Toronto's long push to regulate rooming houses starts Sunday
CBC
Toronto's push to bring its illegal rooming houses into the light takes a major step forward Sunday, as rules legalizing the multi-unit dwellings across the city come into effect.
The long-debated, and controversial, licensing regime starts a three-year rollout by making six-unit rooming houses legal in every part of Toronto. It also requires all owners of the homes to register with the city and follow a number of new rules.
In December 2022, city council adopted a plan to make the multi-unit dwellings legal in every part of the city, where previously they'd only been permitted in the old city of Toronto, East York and York. But in reality, the council vote just acknowledged a truth most in the city knew, that rooming houses have been quietly operating across the city for decades.
"There have been rooming houses in Toronto as long as there has been a Toronto," said Housing Committee chair Coun. Gord Perks.
"When they're illegal, we don't know where they are, we don't know if they meet the fire code, we don't know if the tenants are being treated well."
The new regime requires rooming house owners to have a licence as of March 31. They'll be subject to inspections, need to have a property maintenance plan and have a process for tenants to request service.
Since at least 2008, city council and staff have explored how to get rid of the patchwork of rules that made rooming houses legal in some parts of Toronto and illegal in others. During the council debate that resulted in their legalization, former mayor John Tory stressed that the move would save lives.

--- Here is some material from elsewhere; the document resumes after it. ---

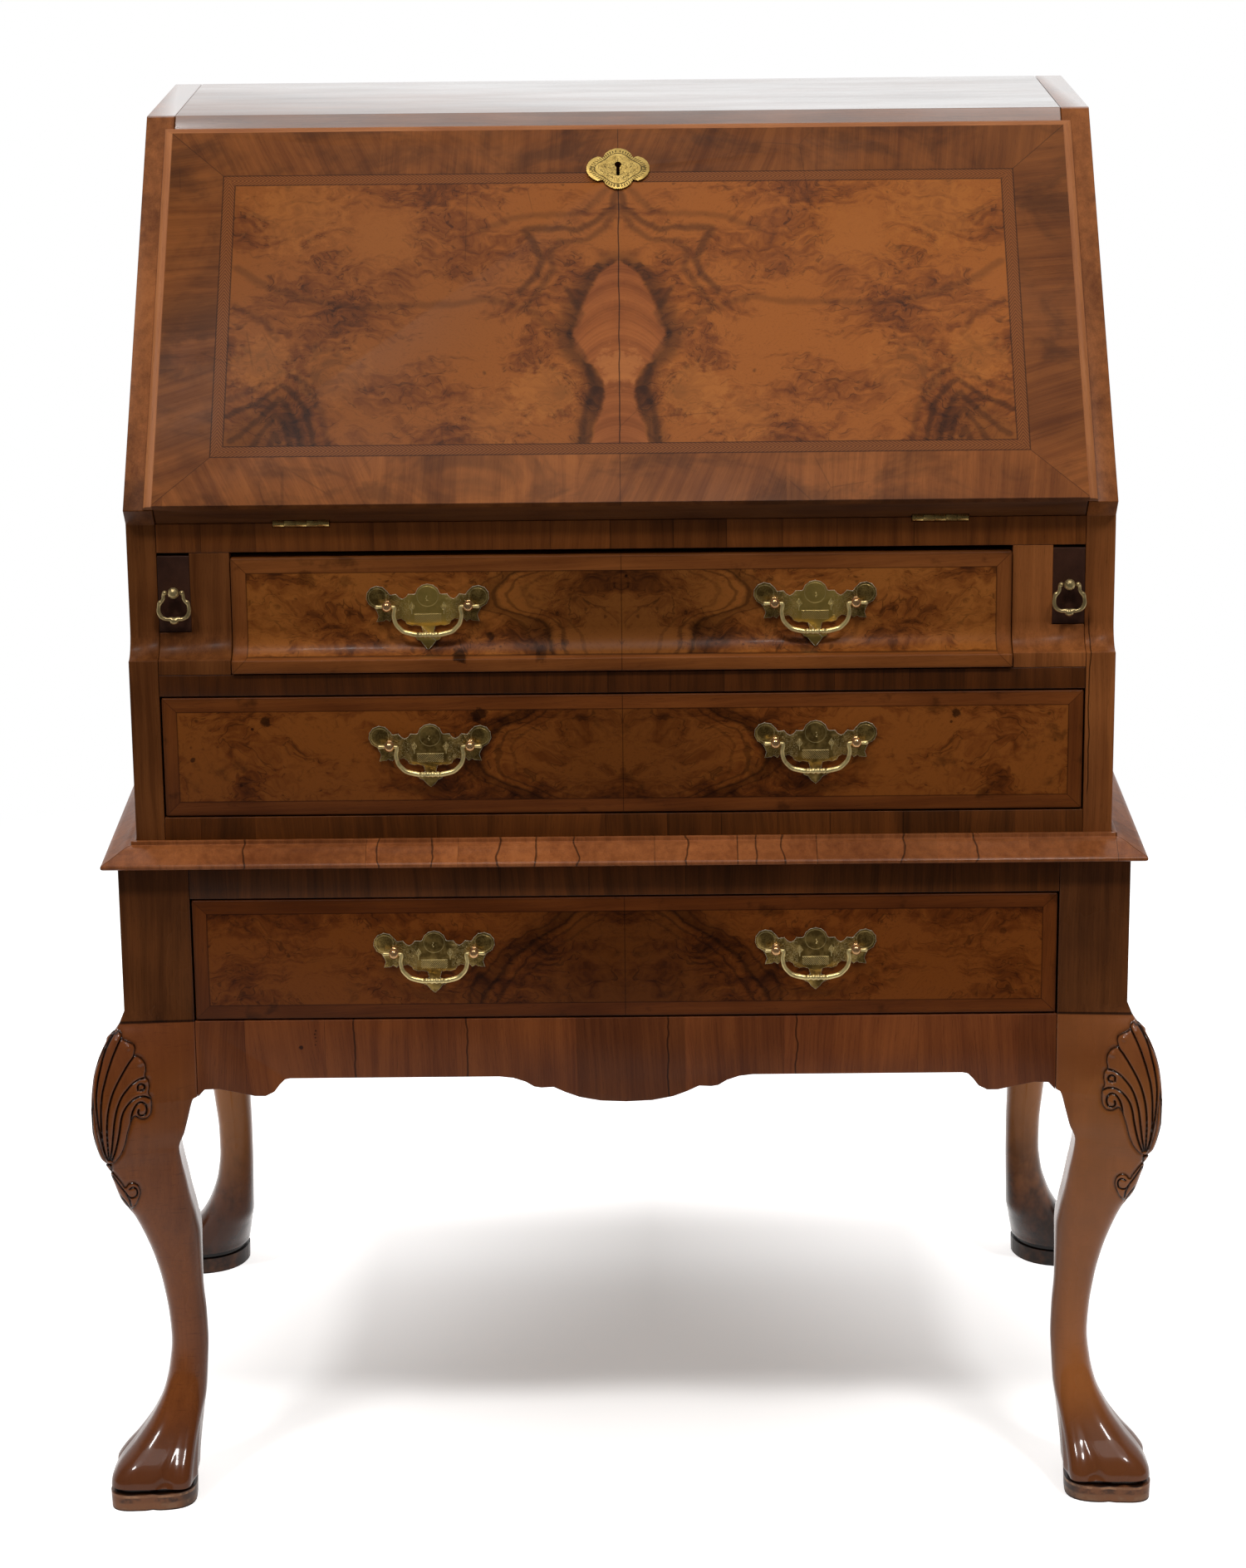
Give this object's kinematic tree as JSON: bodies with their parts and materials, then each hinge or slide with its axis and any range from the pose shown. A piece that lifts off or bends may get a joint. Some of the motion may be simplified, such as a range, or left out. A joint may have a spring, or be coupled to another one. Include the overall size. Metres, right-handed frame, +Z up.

He said that since 2011, at least 14 people have died in rooming house fires in the city. He contrasted that with the two people who have died in fires in legal and regulated rooming houses.
Bee Lee Soh is all too familiar with the dangers of Toronto's unregulated rooming houses. She said many rooming house tenants feel like "hidden people" in the city, with few rights and little recourse if they run into a bad situation.
She has lived in many rooming houses over the decades since arriving in Canada as a student. They were always the most affordable place she could find, but as a tenant she never knew if a landlord would properly maintain the house or if she'd suddenly find herself the target of mental or physical abuse.
She's lived in a rooming house basement where mould made her sick and forced her out. In another, she endured a flood, leaving that home behind. And in another, a landlord removed the refrigerator and locked her out of her space to force her to leave.
It created an endless cycle of instability where moving and hoping the next place would be better than the last. Now, Soh is in a city run shelter and advocating for better regulation of rooming houses.
"I was able to work, but at that time, even though I had a job I had a low income," she said. "For low income people, the only place you can afford is a rooming house, again. And that's where I lived."
Soh said she is happy the city is regulating rooming houses, but worries that landlords may pass on the cost of renovations to tenants. Or they may just evict people to come into compliance, she said.